Risk free means having nett zero exposure. It also means there is no market movement scenario that could cause the system to fail.

OK Money Tree..... We give up. :dunno: :dunno: :dunno:


How do you place options trades with no risk, no market intervention for 158% return pa????
 
DTM said:
OK Money Tree..... We give up. :dunno: :dunno: :dunno:


How do you place options trades with no risk, no market intervention for 158% return pa????

Oops. Sorry, 188%.
 
money tree said:
let me just say it certainly is possible.

you have to think long and hard.

Im not going to give away the system. Unless you understand a system, you cant make it work. And you dont deserve to be handed such a system on a plate.

Im quite happy to comment on whatever you come up with, even steer you in the right direction. But Im not giving away my system just because you give up....
 
Clues thus far:

"Risk free means having nett zero exposure. It also means there is no market movement scenario that could cause the system to fail."

"Put your money into a Bankwest account for 6% return per annum. I can't see any risks in this system"

"think see-saw"

"The mission was to eliminate risk. Derivatives are risk-limiting instruments. You are on the right track."

"A + B = C + D

risk A + risk B = total risk + return

first problem is how to get A plus B to equal zero. The second problem is how to avoid a -D when C is zero."

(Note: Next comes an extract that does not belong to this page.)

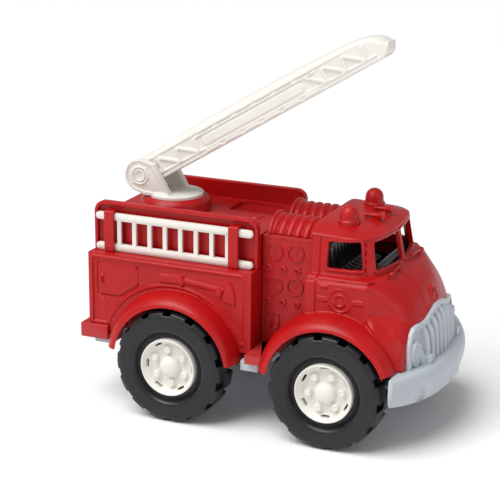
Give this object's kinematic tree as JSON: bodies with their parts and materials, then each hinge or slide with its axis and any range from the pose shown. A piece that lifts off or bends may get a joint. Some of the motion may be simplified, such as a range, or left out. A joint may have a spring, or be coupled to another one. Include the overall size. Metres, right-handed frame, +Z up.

"The strategy is not suitable for div stripping because of the risks of exercise."
 
money tree said:
nice guess, but no cigar

the strategy must remain risk free at all times. No intervention is required regardless of market action.

No intervention "regardless" of Market Action ???

:goodnight No Idea??? I'll leave it to more experienced and better minds than mine to figure this one out!!